Thank you for sharing your wonderful Bella's story - she did seem destined to be your family's dog. I am very sorry for her loss. :hugs:

RIP, Bella. You were a much loved girl.


----------



## LJsMom (Jan 6, 2008)

I'm sorry for your loss. :hugs:


----------



## Suki's Mom (Nov 24, 2008)

What a wonderful tribute to a wonderful dog. My heart is with you and your family :hugs:


----------



## Mary Jane (Mar 3, 2006)

Cheryl,

Thank you for introducing me to such a fantastic dog. It still floors me what a good dog can do in the right environment with the right people.
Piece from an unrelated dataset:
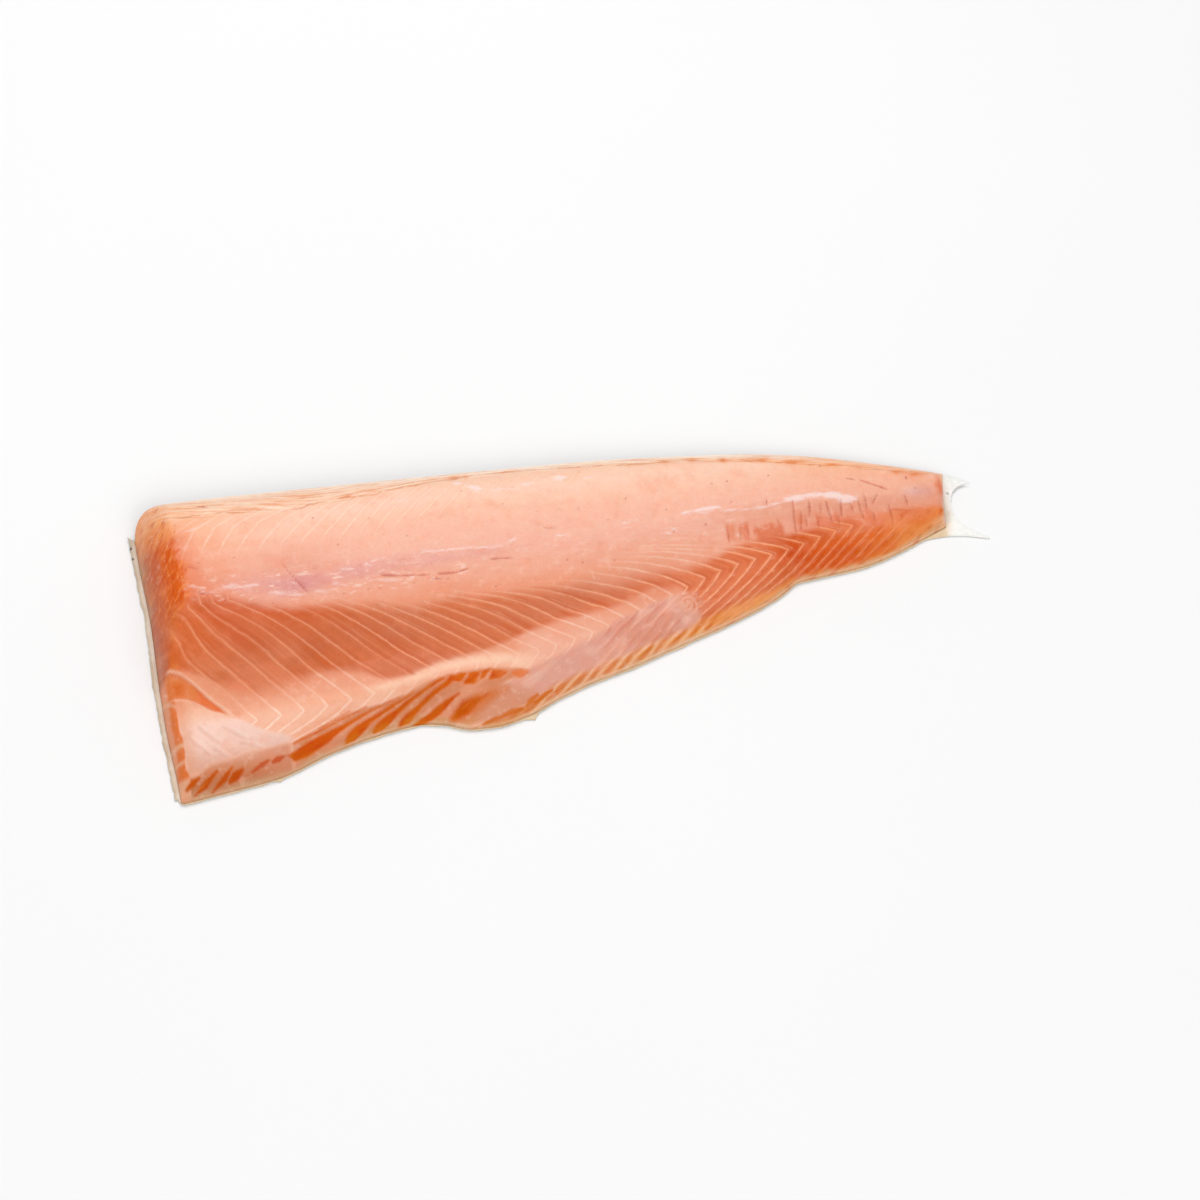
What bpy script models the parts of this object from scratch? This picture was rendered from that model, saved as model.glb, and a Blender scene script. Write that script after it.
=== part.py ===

Bella lived up to her name.

Condolences,

Mary Jane


----------



## shilohsmom (Jul 14, 2003)

I am so very sorry for the loss of Bella, she sounds like such a wonderful dog that was meant to be with you and your family from day one. RIP dear girl.


----------



## HeidiW (Apr 9, 2009)

A beautiful story about a beautiful dog!! Thanks for sharing, sorry for your loss. You have gave her a wonderful long life.


----------



## csaiz (Dec 21, 2006)

I am so sorry

I am in Albuquerque if you ever want to talk


----------



## Skye'sMom (Jul 11, 2004)

Ah, Beautiful Bella. You and your family were so fortunate to have each other. What a wonderful tribute.

:hugs:


----------



## Trina (Sep 11, 2009)

What a wonderful tribute to Bella's life. I don't doubt for a second that she was an amazing dog.


----------



## rjvamp (Aug 23, 2008)

Cheryl, I am so sorry for your loss. What a beautiful life story you shared about Bella. She was def. an amazing girl. I am still wiping the tears away. You were all so very fortunate to have had her in your life and she in turn had a great family too love, protect and enjoy being with. 

Robert


----------